Background: With the rapid development of the sequencing methods in recent years, binding sites have been systematically identified in such projects as Nested-MICA and MEME. Prediction of DNA motifs with higher accuracy and precision has been a very important task for bioinformaticians. Nevertheless, experimental approaches are still time-consuming for big data set, making computational identification of binding sites indispensable.
Objective: To facilitate the identification of the binding site, we proposed a deep learning architecture, named Deep-BSC (Deep-Learning Binary Search Classification), to predict binding sites in a raw DNA sequence with more precision and accuracy.
Methods: Our proposed architecture purely relies on the raw DNA sequence to predict the binding sites for protein by using a convolutional neural network (CNN). We trained our deep learning model on binding sites at the nucleotide level. DNA sequence of A. thaliana is used in this study because it is a model plant.
Results: The results demonstrate the effectiveness and efficiency of our method in the classification of binding sites against random sequences, using deep learning. We construct a CNN with different layers and filters to show the usefulness of max-pooling technique in the proposed method. To gain the interpretability of our approach, we further visualized binding sites in the saliency map and successfully identified similar motifs in the raw sequence. The proposed computational framework is time and resource efficient.

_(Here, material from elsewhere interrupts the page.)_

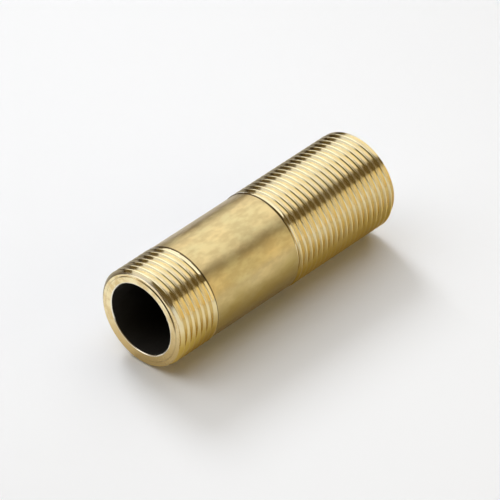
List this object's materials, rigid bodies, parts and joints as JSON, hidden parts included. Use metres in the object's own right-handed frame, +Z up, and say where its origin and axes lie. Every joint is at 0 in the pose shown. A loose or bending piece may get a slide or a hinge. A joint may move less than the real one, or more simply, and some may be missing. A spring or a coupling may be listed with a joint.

Conclusion: Deep-BSC enables the identification of binding sites in the DNA sequences via a highly accurate CNN. The proposed computational framework can also be applied to problems such as operator, repeats in the genome, DNA markers, and recognition sites for enzymes, thereby promoting the use of Deep-BSC method in life sciences.
Keywords: Transcription factors (TFs), DNA binding motifs, arabidopsis thaliana, convolutional neural network (CNN), computational biology, genomic.